▶ _What is required_:
In the material below, the lines containing the word "bodies" are required; copy each of them.

▶ _Dataset extract_:
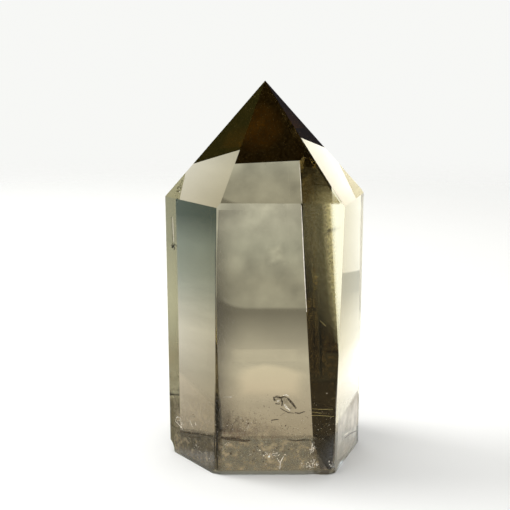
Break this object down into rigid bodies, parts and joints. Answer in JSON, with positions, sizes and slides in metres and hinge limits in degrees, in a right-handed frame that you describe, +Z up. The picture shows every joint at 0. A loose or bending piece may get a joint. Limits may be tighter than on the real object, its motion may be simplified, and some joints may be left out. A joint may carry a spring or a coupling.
{
  "type": "citrine point",
  "caption": "Clear smoky citrine crystal cut and polished as a standing point: a six-sided prism with a six-faced tip and a flat ground foot.",
  "frame": {"origin": "centre of the crystal's bounding box, on the ground foot it stands on", "axes": "+Z up the crystal's length towards the tip, -Y out of the wide front facet, +X towards its narrower right-hand facet"},
  "size_m": [0.0422, 0.0322, 0.08],
  "materials": {
    "citrine": "polished, clear, smoky olive-brown quartz with fine veils near the foot"
  },
  "bodies": {
    "root": {"crystal": "citrine"}
  },
  "joints": []
}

▶ _Solved problem_:
Break this object down into rigid bodies, parts and joints. Answer in JSON, with positions, sizes and slides in metres and hinge limits in degrees, in a right-handed frame that you describe, +Z up. The picture shows every joint at 0. A loose or bending piece may get a joint. Limits may be tighter than on the real object, its motion may be simplified, and some joints may be left out. A joint may carry a spring or a coupling.
  "bodies": {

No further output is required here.